Give every entry again, word for word.

********************

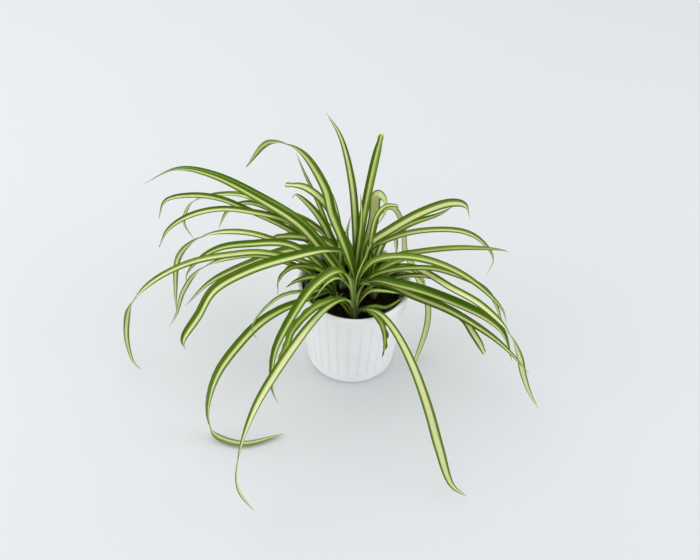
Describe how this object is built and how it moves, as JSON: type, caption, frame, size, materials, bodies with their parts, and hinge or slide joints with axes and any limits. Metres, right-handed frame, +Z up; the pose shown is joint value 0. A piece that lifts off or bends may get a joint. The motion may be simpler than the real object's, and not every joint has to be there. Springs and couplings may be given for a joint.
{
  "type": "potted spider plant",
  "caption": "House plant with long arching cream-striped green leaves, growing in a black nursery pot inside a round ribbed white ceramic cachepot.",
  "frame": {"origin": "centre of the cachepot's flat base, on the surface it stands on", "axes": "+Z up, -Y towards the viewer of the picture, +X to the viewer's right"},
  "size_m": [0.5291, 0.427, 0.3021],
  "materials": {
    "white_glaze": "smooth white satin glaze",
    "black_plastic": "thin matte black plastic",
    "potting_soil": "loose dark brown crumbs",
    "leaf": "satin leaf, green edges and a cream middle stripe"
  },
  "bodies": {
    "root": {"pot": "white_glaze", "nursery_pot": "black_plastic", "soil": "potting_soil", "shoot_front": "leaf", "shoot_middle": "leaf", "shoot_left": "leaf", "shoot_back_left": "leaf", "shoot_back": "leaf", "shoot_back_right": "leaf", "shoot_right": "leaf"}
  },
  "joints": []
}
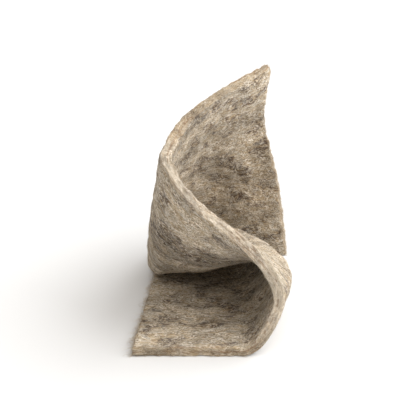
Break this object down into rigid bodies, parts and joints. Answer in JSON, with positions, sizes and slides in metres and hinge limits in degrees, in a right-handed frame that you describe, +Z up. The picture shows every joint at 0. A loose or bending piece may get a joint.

********************

Written answer
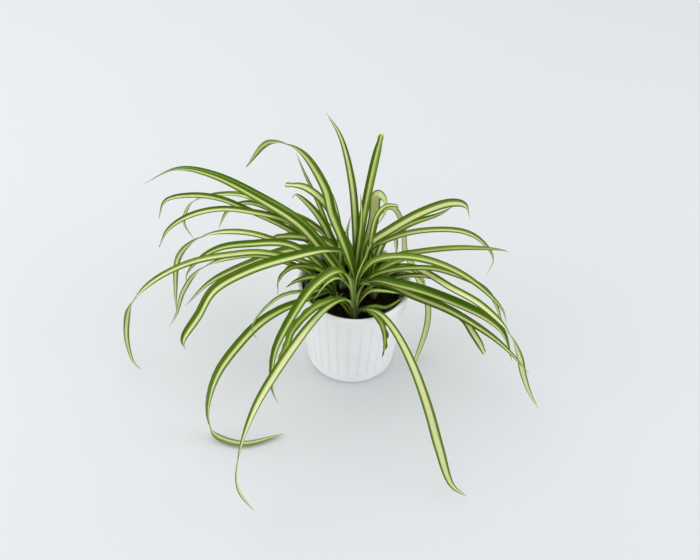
Describe how this object is built and how it moves, as JSON: type, caption, frame, size, materials, bodies with their parts, and hinge or slide joints with axes and any limits. Metres, right-handed frame, +Z up; the pose shown is joint value 0. A piece that lifts off or bends may get a joint. The motion may be simpler than the real object's, and not every joint has to be there. Springs and couplings may be given for a joint.
{
  "type": "potted spider plant",
  "caption": "House plant with long arching cream-striped green leaves, growing in a black nursery pot inside a round ribbed white ceramic cachepot.",
  "frame": {"origin": "centre of the cachepot's flat base, on the surface it stands on", "axes": "+Z up, -Y towards the viewer of the picture, +X to the viewer's right"},
  "size_m": [0.5291, 0.427, 0.3021],
  "materials": {
    "white_glaze": "smooth white satin glaze",
    "black_plastic": "thin matte black plastic",
    "potting_soil": "loose dark brown crumbs",
    "leaf": "satin leaf, green edges and a cream middle stripe"
  },
  "bodies": {
    "root": {"pot": "white_glaze", "nursery_pot": "black_plastic", "soil": "potting_soil", "shoot_front": "leaf", "shoot_middle": "leaf", "shoot_left": "leaf", "shoot_back_left": "leaf", "shoot_back": "leaf", "shoot_back_right": "leaf", "shoot_right": "leaf"}
  },
  "joints": []
}
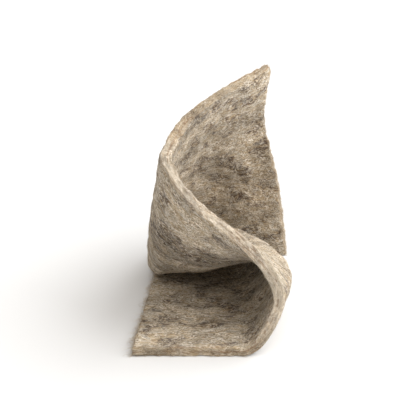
Break this object down into rigid bodies, parts and joints. Answer in JSON, with positions, sizes and slides in metres and hinge limits in degrees, in a right-handed frame that you describe, +Z up. The picture shows every joint at 0. A loose or bending piece may get a joint.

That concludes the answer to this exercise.